1 Можно вполне себе представить, что нормы изложения научных истин в публикациях и сообщениях могли бы быть в другой культуре иными. Во всяком случае, несомненно, что те нормы, на которые мы ориентируемся в нашей логической культуре, не охватывают весь корпус релевантных для реконструкции истории познания текстов.


302


Наука как культура – нормативна. Она предполагает определенные структурные или, как я говорил, культурные механизмы, которые амплифицируют природные силы, энергию человека и, амплифицировав, трансформируют их действие в результат, который природным образом получить нельзя. В этом смысле производящая роль "машины науки" такая же, как искусства и других видов культурной деятельности. Но это, ставшая нормативной, структура. Между тем содержание знания мы определяли в связи с универсальными терминами.
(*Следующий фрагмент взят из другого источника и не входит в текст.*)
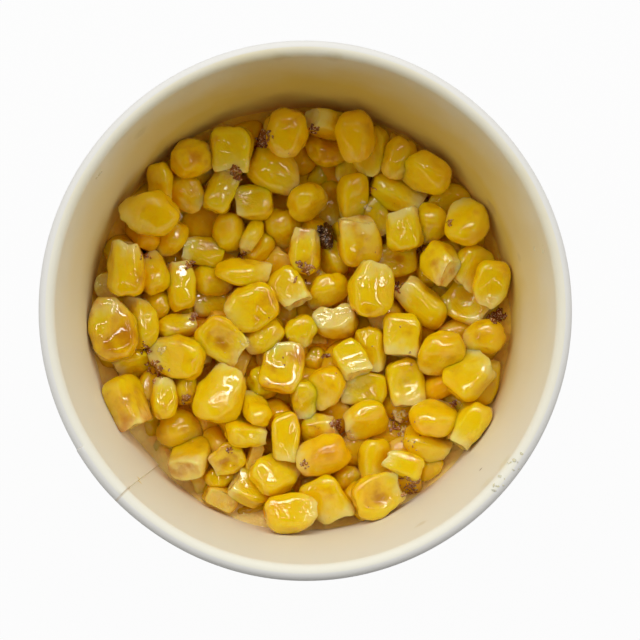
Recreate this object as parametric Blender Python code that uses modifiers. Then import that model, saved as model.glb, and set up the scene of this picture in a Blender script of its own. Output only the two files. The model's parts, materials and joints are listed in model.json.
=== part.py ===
"""Grilled sweetcorn, cut from the cob and served in a round white paper cup.

Metres, +Z up. The origin is the centre of the cup's foot, on the surface that it stands on.
Three pieces: the cup's wrapped wall with its rolled rim, the base pressed up inside its foot, and
the heap of loose kernels, as one solid out to its uneven outline.
"""

import math
import random

import bmesh
import bpy

MM = 0.001

# The cup: a small squat food cup, whose rim takes a 90 mm lid.
RIM_DIAMETER = 90.0 * MM
CUP_HEIGHT = 61.0 * MM
FOOT_DIAMETER = 72.0 * MM
BEAD_DIAMETER = 2.8 * MM
PAPER = 0.45 * MM
FOOT_FOLD = 0.3 * MM  # radius of the two creases of the folded foot
RECESS = 6.5 * MM  # from the surface up to the underside of the base
RIM_SQUEEZE = 0.016  # how much longer the rim is along Y than along X
GAP = 0.3 * MM  # clearance between two pieces

# The lap of the wall: the sheet's two ends lie on each other over this stretch of the round.
SEGMENTS = 80
STEP_DEG = 360 / SEGMENTS
LAP_END_DEG = 225.0
LAP_START_DEG = LAP_END_DEG - 3 * STEP_DEG
LAP_EDGE_DEG = 0.3  # the angle over which the cut edge of the sheet drops away
LAP_RISE = 0.3 * MM
LAP_FROM = 10.0 * MM  # inside, the lap shows from just above the base
LAP_TO = 57.5 * MM  # and it ends under the bead

# The heap of kernels.
HEAP_LEVEL = 31.0 * MM  # the level that the kernels lie on, above the surface
HEAP_DISH = 1.5 * MM  # how much higher the heap is at the wall than in the middle
HEAP_LEAN = 1.5 * MM  # and on its -X side than in the middle
HEAP_GRID = 50  # squares of the relief along each side
KERNELS_ON_TOP = 92
KERNEL_LENGTH = 10.5 * MM
KERNEL_WIDTH = 8.0 * MM
KERNEL_CROWN = 3.6 * MM  # how far a kernel's crown stands above its outline
KERNEL_SPREAD = 0.15  # how much the kernels differ in size, either way
KERNEL_LIFT = 2.4 * MM  # how much higher some kernels lie than others
DEEPEST_GAP = 0.8 * MM  # how far the gaps between kernels reach below the level
SEED = 11

BEAD_RADIUS = BEAD_DIAMETER / 2
BEAD_CENTRE = (RIM_DIAMETER / 2 - BEAD_RADIUS, CUP_HEIGHT - BEAD_RADIUS)
WALL_AT_FOOT = FOOT_DIAMETER / 2 - PAPER
WALL_AT_BEAD = BEAD_CENTRE[0] - BEAD_RADIUS
WALL_SLOPE = (WALL_AT_BEAD - WALL_AT_FOOT) / BEAD_CENTRE[1]
SLOT = PAPER + 2 * GAP  # between the wall and its folded foot, where the skirt of the base sits
BASE_TOP = RECESS + PAPER


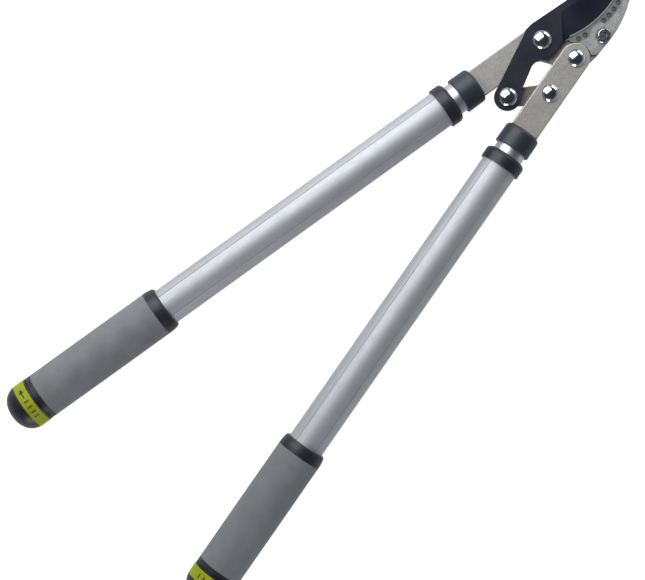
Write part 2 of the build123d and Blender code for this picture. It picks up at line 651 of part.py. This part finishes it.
def make_handle(side, tang_levels):
    """Every piece of one handle, along X, named for its side."""
    tang_z = tuple(level - TUBE_AXIS_Z for level in tang_levels)
    pieces = {
        "socket_cap": make_socket_cap(tang_z),
        "tang_plug": make_tang_plug(tang_z),
        "tang_pins": Compound(make_tang_pins()),
        "inner_tube": make_inner_tube(),
        "inner_guide": make_inner_guide(),
        "outer_tube": make_outer_tube(),
        "tube_collar": make_tube_collar(),
        "grip_sleeve": make_grip_sleeve(),
        "grip_front_ring": make_grip_front_ring(),
        "grip_rear_ring": make_grip_rear_ring(),
        "knob_bearing": make_knob_bearing(),
        "knob": make_knob(),
        "knob_band": make_knob_band(),
        "lock_rod": make_lock_rod(),
        "lock_collet": make_lock_collet(),
        "wedge_nut": make_wedge_nut(),
    }
    return {side + "_" + name: piece for name, piece in pieces.items()}


def cap_front(axis_point, angle, back):
    """Where a handle's own x = 0 goes in the head's frame."""
    spot = toward(axis_point, angle, -back)
    return Location((spot[0], spot[1], TUBE_AXIS_Z), (0, 0, angle))


# ---- Assembly --------------------------------------------------------------------------
HANDLES = {
    "left": (cap_front(LEFT_AXIS_POINT, -HANDLE_ANGLE, LEFT_CAP_BACK), FRAME_LAYER),
    "right": (cap_front(RIGHT_AXIS_POINT, HANDLE_ANGLE, RIGHT_CAP_BACK), ARM_LAYER),
}


def build():
    nodes = {
        "frame_arm": make_frame_arm(),
        "right_arm": make_right_arm(),
        "blade": make_blade(),
        "hook_plate": make_hook_plate(),
        "link_plate": make_link_plate(),
    }
    nodes.update(make_fasteners())
    for side, (place, levels) in HANDLES.items():
        for name, piece in make_handle(side, levels).items():
            nodes[name] = place * piece
    return nodes


def footprint(nodes):
    """The point of the layout that becomes the origin."""
    boxes = [piece.bounding_box() for piece in nodes.values()]
    low = [min(tuple(box.min)[axis] for box in boxes) for axis in range(3)]
    high = [max(tuple(box.max)[axis] for box in boxes) for axis in range(3)]
    return ((low[0] + high[0]) / 2, (low[1] + high[1]) / 2, low[2])


NODES = build()
ORIGIN = footprint(NODES)
MOVE = Pos(-ORIGIN[0], -ORIGIN[1], -ORIGIN[2])

if __name__ == "__main__":
    os.makedirs("parts", exist_ok=True)
    for node_name, piece in NODES.items():
        export_step(MOVE * piece, os.path.join("parts", node_name + ".step"))
    print("nodes", len(NODES), "origin in the layout", ORIGIN)
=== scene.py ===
import json
from math import atan, cos, pi, radians, sin

import bpy
from mathutils import Matrix, Vector


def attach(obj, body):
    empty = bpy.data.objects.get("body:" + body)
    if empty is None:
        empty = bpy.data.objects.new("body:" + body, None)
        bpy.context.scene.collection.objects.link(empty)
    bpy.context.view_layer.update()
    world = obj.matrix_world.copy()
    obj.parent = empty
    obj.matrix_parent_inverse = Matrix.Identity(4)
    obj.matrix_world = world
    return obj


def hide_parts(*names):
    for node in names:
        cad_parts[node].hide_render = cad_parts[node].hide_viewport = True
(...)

Каким же образом универсум в знании коррелирует с тем, что ученый может быть, например, русским, грузином, американцем или кем-то еще и трансформировать природные человеческие силы и возможности (без чего не воспроизводится универсальное содержание законов науки) тем способом, тем механизмом, который сложился и существует в данной культуре, а не в другой? Ведь в другой культуре мыслимо возможна другая форма-преобразователь. Например, хотя это пока практически универсально для всех культур, мы передвигаемся, используя принцип колеса. Но это случайность с точки зрения законов физики! Нет никакой необходимости, вытекающей из физических законов движения, чтобы мы обязательно передвигались или катили что-то на колесах, законы это лишь допускают вместе со многим другим, и все же, несмотря на колоссальный прогресс техники, с древнейших времен по сегодняшний XX в. все представимые нами возможности земного передвижения, их "горизонт" остаются внутри колеса, неизвестно кем в глубокой древности изобретенного. Я отвлекаюсь при этом от попыток передвижения в наше время на воздушных или магнитных подушках, что может стать принципиально другой культурой.